Pakistan was preparing to host another round of talks in Islamabad and was making efforts to secure Iran’s participation. Security had been tightened around the capital, with road restrictions and heavy police presence around the Serena Hotel, where earlier U.S.-Iran talks on April 11 took place under intense protection. That earlier American delegation included JD Vance, Steve Witkoff and Jared Kushner.

The diplomatic process was jolted further after the United States seized an Iranian-flagged cargo ship in the Gulf of Oman near the Strait of Hormuz. Donald Trump said the vessel tried to run the blockade and that U.S. forces blew a hole in its engine room. Iran’s military vowed retaliation, turning a maritime confrontation into a direct test of the ceasefire’s durability.

The stakes are unusually high because the Strait of Hormuz handled roughly one-fifth of the world’s oil supply before the war began. Shipping traffic in the Gulf stalled again after vessels came under fire mid-passage, and the market reaction was immediate. West Texas Intermediate crude jumped more than 6% to about $89 a barrel, while Brent rose 5.6% to around $95.50, a reminder that leverage in this conflict is being measured not only in missiles and rhetoric, but in tankers, transit lanes and price spikes.
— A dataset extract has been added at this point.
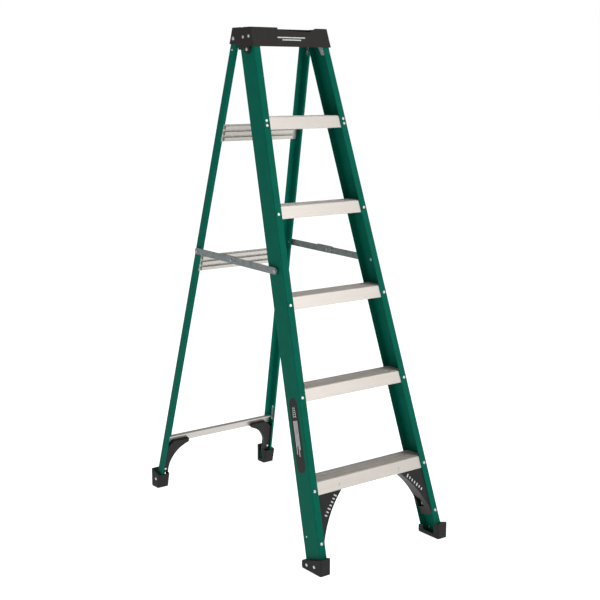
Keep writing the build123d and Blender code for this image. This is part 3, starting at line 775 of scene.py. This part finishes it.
@dataclass
class Prints:
    """Plain marks in place of printed words: on the side films, the cap, the braces and the rear film."""

    front: LeaningFrame
    rear: LeaningFrame
    ink: float = 0.12 * MM
    line: float = 1.8 * MM
    rung_pitch: float = 7.0 * MM
    picture_at: float = 76.0 * MM
    picture_rungs: int = 5
    stile_turn: float = 0.08
    row_pitch: float = 6.0 * MM
    row_lengths: Sequence[float] = (96.0 * MM, 118.0 * MM, 84.0 * MM, 110.0 * MM)
    cap_drop: float = 37.0 * MM
    cap_field: tuple[float, float] = (190.0 * MM, 26.0 * MM)
    cap_bars: Sequence[tuple[float, float]] = ((0.62, 0.14), (0.42, -0.18))
    cap_bar_width: float = 0.16
    brace_row: Sequence[tuple[float, float]] = ((0.160, 0.240), (0.211, 0.184))
    brace_marks: int = 7
    tall_marks: Sequence[int] = (0, 4)
    mark_width: float = 4.5 * MM
    mark_heights: tuple[float, float] = (9.0 * MM, 12.0 * MM)
    mark_turn: float = 0.15
    rear_bars: Sequence[tuple[float, float]] = ((-2.5 * MM, 50.0 * MM), (2.5 * MM, 42.0 * MM))
    reach: float = 0.5

    def build(self) -> None:
        """Add every mark."""
        white = FilmFinish("print_white", (0.66, 0.68, 0.67)).build()
        grey = FilmFinish("print_grey", (0.20, 0.21, 0.21)).build()
        for name in both("side_label"):
            self._film(name, white)
        self._cap(white)
        for name in both("front_knee_brace"):
            self._brace(name, white)
        self._rear(grey)

    def _board(self, name: str, start: Vector, heading: Vector, along: Vector) -> Board:
        """Board on the face of a node that a line meets first.

        Args:
            name: the node.
            start: start of the line.
            heading: its direction.
            along: direction that the board's u axis follows.

        Returns:
            The board.
        """
        node = node_of(name)
        home = node.matrix_world.inverted()
        hit, place, facing, _ = node.ray_cast(home @ start, home.to_3x3() @ heading)
        if not hit:
            raise RuntimeError(f"{name}: the line meets no surface")
        normal = (node.matrix_world.to_3x3() @ facing).normalized()
        u = (along - normal * normal.dot(along)).normalized()
        return Board(node.matrix_world @ place, u, normal.cross(u))

    def _film(self, name: str, material: bpy.types.Material) -> None:
        """A small picture of a ladder and rows of plain bars on a side film."""
        lo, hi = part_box(name)
        middle = (lo + hi) / 2
        side = math.copysign(1.0, middle.x)
        board = self._board(name, middle + Vector((side * self.reach, 0, 0)), Vector((-side, 0, 0)), self.front.up)
        work = Workpiece(f"{name}_print")
        for stile in (-1, 1):
            work.block((self.picture_rungs * self.rung_pitch, self.line, self.ink),
                       board.matrix(self.picture_at, stile * self.row_pitch, self.ink / 2, -stile * self.stile_turn))
        for rung in range(-(self.picture_rungs // 2), self.picture_rungs // 2 + 1):
            work.block((self.line, 2 * self.row_pitch, self.ink),
                       board.matrix(self.picture_at + rung * self.rung_pitch, 0.0, self.ink / 2))
        start = self.picture_at - (self.picture_rungs - 1) * self.rung_pitch
        for row, length in enumerate(self.row_lengths):
            across = (row - (len(self.row_lengths) - 1) / 2) * self.row_pitch
            work.block((length, 2 * self.line, self.ink), board.matrix(start - length / 2, across, self.ink / 2))
        work.finish(material, "front_frame")

    def _cap(self, material: bpy.types.Material) -> None:
        """Two plain bars on the front of the cap."""
        lo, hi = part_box("top_cap")
        start = Vector((0.0, lo.y - self.reach, hi.z - self.cap_drop))
        board = self._board("top_cap", start, Vector((0, 1, 0)), Vector((1, 0, 0)))
        length, width = self.cap_field
        work = Workpiece("cap_print")
        for share, across in self.cap_bars:
            work.block((length * share, width * self.cap_bar_width, self.ink),
                       board.matrix(0.0, width * across, self.ink / 2))
        work.finish(material, "front_frame")

    def _brace(self, name: str, material: bpy.types.Material) -> None:
        """A slanting row of plain bars on the front plate of a knee brace."""
        lo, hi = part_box(name)
        side = math.copysign(1.0, lo.x + hi.x)
        ends = [self.front.point(side * x, -self.reach, slope) for x, slope in self.brace_row]
        work = Workpiece(f"{name}_print")
        for mark in range(self.brace_marks):
            start = ends[0].lerp(ends[1], mark / (self.brace_marks - 1))
            board = self._board(name, start, self.front.back, ends[1] - ends[0])
            work.block((self.mark_width, self.mark_heights[mark in self.tall_marks], self.ink),
                       board.matrix(0.0, 0.0, self.ink / 2, self.mark_turn))
        work.finish(material, "front_frame")

    def _rear(self, material: bpy.types.Material) -> None:
        """Two plain bars on the small film inside the rear rail."""
        name = "rear_rail_label"
        lo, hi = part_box(name)
        middle = (lo + hi) / 2
        side = math.copysign(1.0, middle.x)
        board = self._board(name, Vector((0.0, middle.y, middle.z)), Vector((side, 0, 0)), self.rear.up)
        work = Workpiece(f"{name}_print")
        for across, length in self.rear_bars:
            work.block((length, 2 * self.line, self.ink), board.matrix(0.0, across, self.ink / 2))
        work.finish(material, "rear_frame")


@dataclass(frozen=True)
class Lamp:
    """One square area light."""

    name: str
    place: tuple[float, float, float]
    target: tuple[float, float, float]
    size: float
    power: float


@dataclass
class Studio:
    """Pale floor, soft lights and the camera."""

    lamps: Sequence[Lamp] = (Lamp("key", (1.6, -4.2, 2.6), (0.0, 0.0, 0.8), 3.0, 95.0),
                             Lamp("fill", (-4.2, -0.6, 2.2), (0.0, 0.0, 0.8), 3.0, 9.0),
                             Lamp("top", (0.0, 0.2, 4.4), (0.0, 0.0, 0.0), 3.0, 28.0))
    floor_half: float = 30.0
    floor_shade: float = 0.80
    floor_glow: float = 0.85
    camera_at: tuple[float, float, float] = (-2.4290, -3.2792, 1.5683)
    camera_turn: tuple[float, float, float] = (79.233, 0.0, -37.047)
    lens: float = 69.41
    world_light: float = 0.28

    def build(self) -> None:
        """Make the floor, the lights and the camera."""
        self._floor()
        self._world()
        for lamp in self.lamps:
            self._light(lamp)
        self._camera()
        bpy.context.scene.view_settings.view_transform = "Standard"

    def _floor(self) -> None:
        """A wide pale floor."""
        mesh = bmesh.new()
        bmesh.ops.create_grid(mesh, x_segments=1, y_segments=1, size=self.floor_half)
        data = bpy.data.meshes.new("floor")
        mesh.to_mesh(data)
        mesh.free()
        floor = bpy.data.objects.new("floor", data)
        bpy.context.scene.collection.objects.link(floor)
        tree = Tree("floor_paint")
        data.materials.append(tree.surface(Base_Color=(self.floor_shade,) * 3 + (1.0,), Roughness=0.9,
                                           Specular_IOR_Level=0.05, Emission_Color=(1.0, 1.0, 1.0, 1.0),
                                           Emission_Strength=self.floor_glow))

    def _world(self) -> None:
        """White surroundings that the camera sees brighter than they light the ladder."""
        world = bpy.data.worlds.new("studio")
        bpy.context.scene.world = world
        world.use_nodes = True
        background = world.node_tree.nodes["Background"]
        background.inputs["Color"].default_value = (1.0, 1.0, 1.0, 1.0)
        path = world.node_tree.nodes.new("ShaderNodeLightPath")
        strength = world.node_tree.nodes.new("ShaderNodeMapRange")
        strength.inputs["To Min"].default_value = self.world_light
        strength.inputs["To Max"].default_value = 1.0
        world.node_tree.links.new(path.outputs["Is Camera Ray"], strength.inputs["Value"])
        world.node_tree.links.new(strength.outputs["Result"], background.inputs["Strength"])

    def _light(self, lamp: Lamp) -> None:
        """Add one area light that points at its target.

        Args:
            lamp: the light's name, place, target, size and power.
        """
        data = bpy.data.lights.new(lamp.name, "AREA")
        data.shape = "SQUARE"
        data.size = lamp.size
        data.energy = lamp.power
        light = bpy.data.objects.new(lamp.name, data)
        light.location = lamp.place
        aim = Vector(lamp.target) - Vector(lamp.place)
        light.rotation_euler = aim.to_track_quat("-Z", "Y").to_euler()
        bpy.context.scene.collection.objects.link(light)

    def _camera(self) -> None:
        """The camera, with depth of field off."""
        data = bpy.data.cameras.new("camera")
        data.lens = self.lens
        data.sensor_width = 36.0
        data.dof.use_dof = False
        camera = bpy.data.objects.new("camera", data)
        camera.location = self.camera_at
        camera.rotation_euler = [math.radians(a) for a in self.camera_turn]
        bpy.context.scene.collection.objects.link(camera)
        bpy.context.scene.camera = camera


def main() -> None:
    """Build the sub-assemblies in order."""
    logging.basicConfig(level=logging.INFO, format="%(name)s: %(message)s")
    front = LeaningFrame.measured("step_1", "step_5", "front_rail_right", 0.0)
    rear = LeaningFrame.measured("rear_horizontal_middle", "rear_horizontal_upper", "rear_rail_right", REAR_WEB)
    FrontFrame(front).build()
    Steps(front).build()
    TopCap().build()
    Feet().build()
    RearFrame(rear).build()
    Spreaders().build()
    Fasteners().build()
    Labels().build()
    Prints(front, rear).build()
    Studio().build()


if __name__ == "__main__":
    main()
Trump said he believed his administration could strike a better deal than the 2015 nuclear agreement negotiated under Barack Obama, an accord he withdrew from in 2018 despite opposition from congressional Republicans and Benjamin Netanyahu. But the gap between public signaling and real leverage remains wide. Iran is talking about talks while accusing Washington of violating the ceasefire, and the ship seizure has only made that contradiction harder to ignore.